We found it easy to fall into rabbit holes while investigating solutions for those edge cases. What we eventually realized was that it was important to keep the breadth of the model in mind while digging deeper into one anomaly.

It must come back to the problem – the problem that the model already solves well, the problem that the edge case is causing to the end-user, and the problems that might arise if we modify too much. Subsequently, we introduced fixes that resolved the edge cases without disturbing the rest of the model architecture a lot.

As data scientists, always dialing back to the problem helps in:

  • Putting the bigger picture in perspective
  • Understanding the customer’s issues better
  • Making meaningful changes with less invasive impact

Reflective Notes: Why Spiff?

Last year, we had to tread the uncharted and dodge the unexpected – all simultaneously. The challenges we faced helped dismantle a lot of preconceptions. In solving them, through our individual efforts and through the inputs of our team, we learned so much about:

  • The stability of the model and measuring impact,
  • The good sense in streamlining processes,
  • The necessity to make a solution configurable,
  • The response to the unexpected and
  • The importance of keeping the problem in perspective.

Like toddlers relentlessly, doggedly, and strategically trying to get what they want, we pursued our ambitious goals with a lot of zeal.

Our ability to deliver on time with quality has truly been the payoff for our efforts.

Oh!
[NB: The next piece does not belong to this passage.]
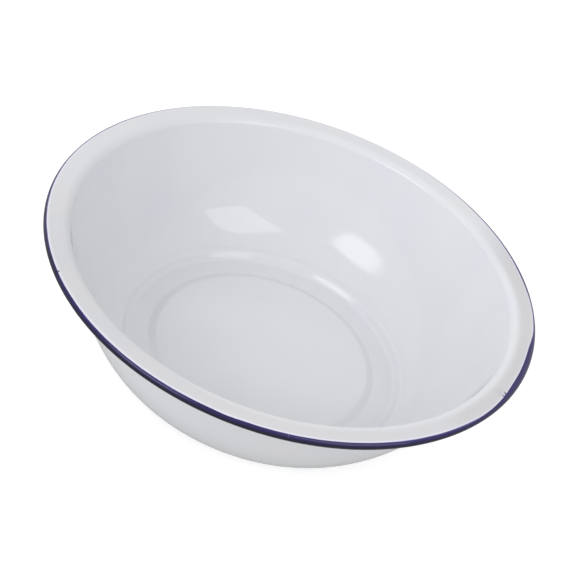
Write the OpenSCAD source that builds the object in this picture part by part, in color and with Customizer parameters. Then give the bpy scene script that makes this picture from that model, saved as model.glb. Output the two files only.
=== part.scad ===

The fact that we demonstrated that our solution is poised to give the client millions of dollars in savings each year is an incredible cherry on this cake.

But why did we use Spaceman Spiff as a leitmotif in this piece?

In one of his intrepid adventures, Spaceman Spiff is stranded on a remote planet with challenge after challenge to overcome. Parallelly, in Calvin’s world, he has minimal options at his school cafeteria that excite him gastronomically. In the end, it is a glorious ice cream sandwich that saves him.

So, did we manage to get an ice cream sandwich at the end of it all? We certainly think so!